Двадцать пятого апреля (в США по новому стилю — 7 мая), в день своего рождения, Чайковский снова появился за пультом оркестра, чтобы продирижировать Третьей сюитой. Дневник свидетельствует: «Страшно волнуюсь в утро этого дня. Уж сколько раз этой самой сюитой я дирижировал! Идет она прекрасно; чего бояться? А между тем я невыносимо страдаю! Никогда я, кажется, так не боялся. Наконец вышел, был опять превосходно принят и произвел, как говорится в сегодняшних газетах, сенсацию».
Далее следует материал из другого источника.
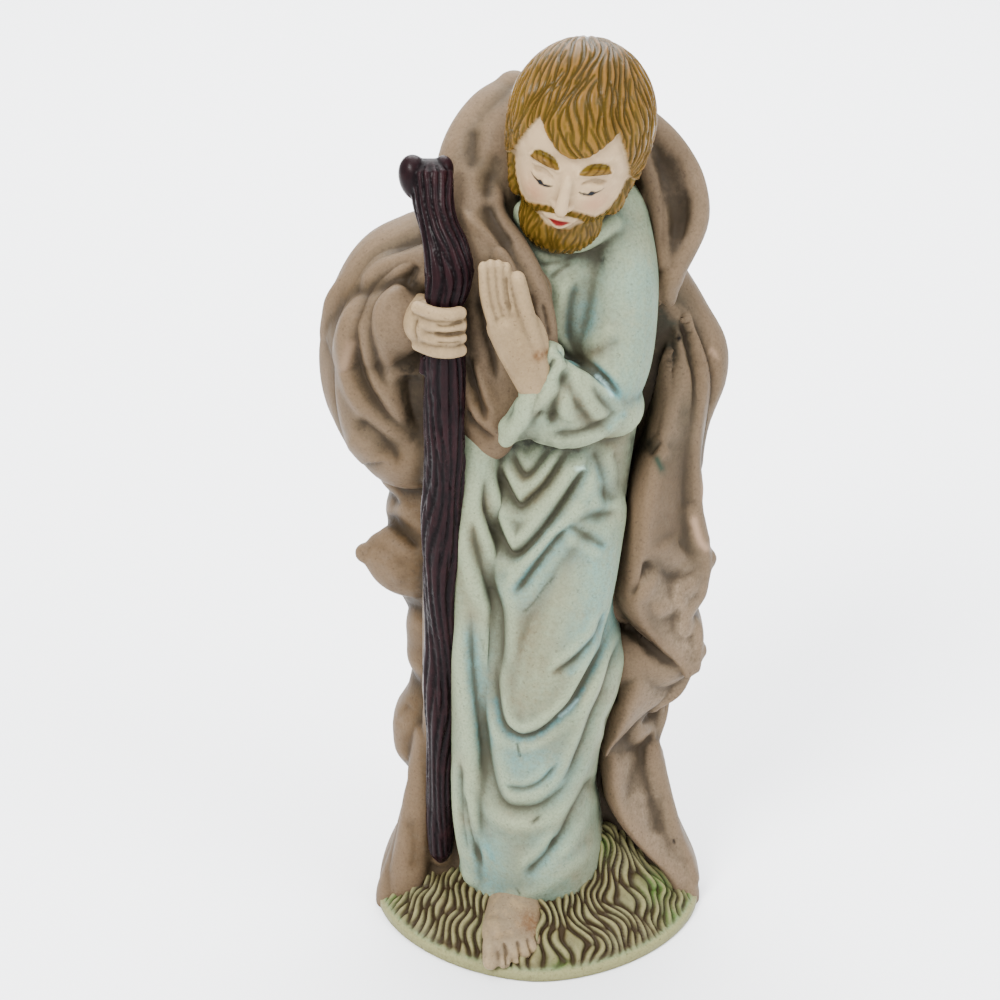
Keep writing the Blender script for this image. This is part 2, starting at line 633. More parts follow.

На следующий день состоялось третье выступление русского музыканта в Нью-Йорке: он дирижировал двумя своими хоровыми сочинениями. Но, пожалуй, наиболее значительным в музыкальном смысле был симфонический вечер в том же «Карнеги-холле», состоявшийся 8 мая, на котором Петр Ильич дирижировал Первым фортепианным концертом, хорошо известным здесь еще со времен первого исполнения пианистом Гансом фон Бюловом. За пятнадцать лет со дня его американской премьеры произведение стало всемирно известным и знаменитым. И вот слушатели смогли прочувствовать звучание этого шедевра под управлением самого автора. «Концерт мой, в отличном исполнении пианистки Адели Аус дер Оэ, прошел великолепно. Энтузиазм был, какого и в России не удавалось возбуждать. Вызывали без конца, кричали «upwards» (еще), махали платками — одним словом, было видно, что я полюбился и в самом деле американцам».
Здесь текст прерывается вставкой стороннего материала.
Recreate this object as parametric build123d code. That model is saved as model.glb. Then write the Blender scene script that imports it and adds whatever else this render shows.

Композитор выступил в Балтиморе и Филадельфии, городах, находящихся от Нью-Йорка в радиусе трехсот километров, где, дирижируя Бостонским симфоническим оркестром, исполнил Серенаду для струнного оркестра, Третью сюиту и Первый фортепианный концерт. Успех был бесспорный. «Пресса воспевает мне такую хвалу, о которой в России я никогда и помышлять не мог», — сообщил он Модесту Ильичу.
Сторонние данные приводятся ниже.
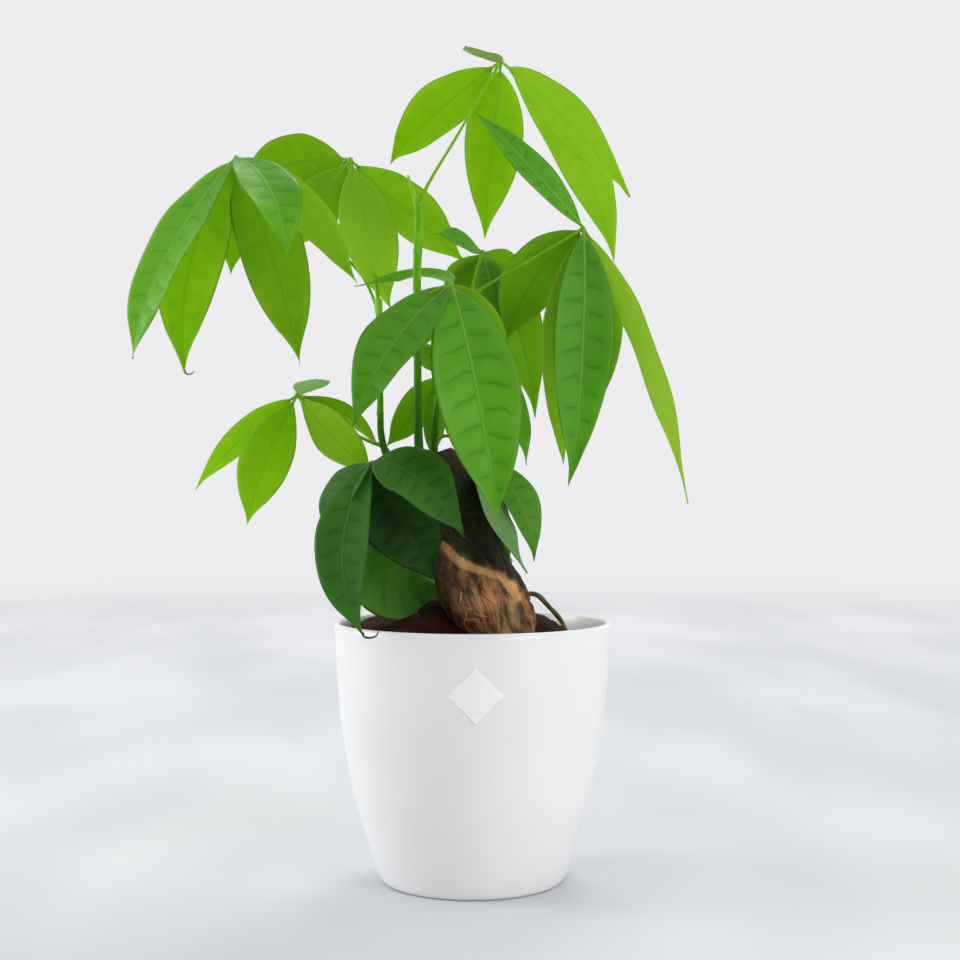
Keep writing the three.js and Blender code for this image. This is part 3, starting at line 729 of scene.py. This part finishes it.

Уверенный в успехе своего турне, Чайковский выехал в столицу США Вашингтон, где должен был состояться шестой и последний концерт его почти двухмесячной гастрольной поездки. По прибытии русский гость отправился бродить по городу, который, как он отметил, оказался «очень мил». Композитор был и «у знаменитого обелиска (величайшее здание в мире после башни Эйфеля), в Капитолии, откуда открывается чудный вид на Вашингтон, буквально тонущий в густой, роскошной зелени каштанов, акаций, дубов и кленов, за городом в Soldier’s Hause (великолепном парке, окружающем приют для ветеранов), на некоторых лучших улицах…». На другой день, вечером 6 июня, Петр Ильич дирижировал в помещении городского театра Первым фортепианным концертом.
Сразу после концерта в Вашингтоне композитор выехал в Нью-Йорк, где в его честь в помещении театра «Метрополитен» был организован прощальный музыкальный вечер. Автор сидел в первом ряду и вместе с публикой прослушал свои прекрасно исполненные романсы. Третий квартет и Трио «Памяти великого художника», которое вновь навело его на грустные размышления. В середине этой чрезвычайно сердечной встречи один из ее инициаторов, М. Смит, прочел дорогому гостю прочувствованный адрес. Петр Ильич ответил кратко, по-французски. Бурная овация покрыла его слова. Затем вечер продолжался. «После конца мне пришлось побеседовать с сотней лиц, написать сотню автографов», — отметил в своем дневнике уставший композитор.
Последняя ночь в Америке была короткой. Так как лайнер «Фюрст Бисмарк», на котором отплывал на родину Чайковский, отправлялся в 5 часов утра, то американские друзья, заехав в отель, проводили русского музыканта на пароход еще с ночи. Петр Ильич «распростился с милыми американскими друзьями и вскоре после того лег спать. Спал плохо и слышал, как в назначенный час пароход тронулся. Вышел из каюты, когда проходили мимо статуи Свободы». Ее небольшое изображение, высотой в шестнадцать сантиметров, Чайковский вез с собой в багаже, чтобы поставить среди других памятных подарков и сувениров на столе как свидетельство богатого событиями и впечатлениями посещения им Нового Света.
Еще в течение этого турне стосковавшийся по России композитор восклицал в одном из писем: «Мысль и стремление одно: домой, домой, домой!!!» Теперь желание это сбывалось. Судно, покинув устье реки Гудзон, выходило в океан.
«О, блаженная минута! — подумал Петр Ильич, глядя как в утренней дымке исчезают силуэты огромного города, кораблей, стоящих у причалов, и статуи Свободы, с каждым мгновением делающейся все меньше и меньше».
«Нет, — продолжал он размышлять, — видно, в этой жизни спокойствие и настоящее счастие, по крайней мере, минуты счастья, можно купить только ценой терпения и страдания».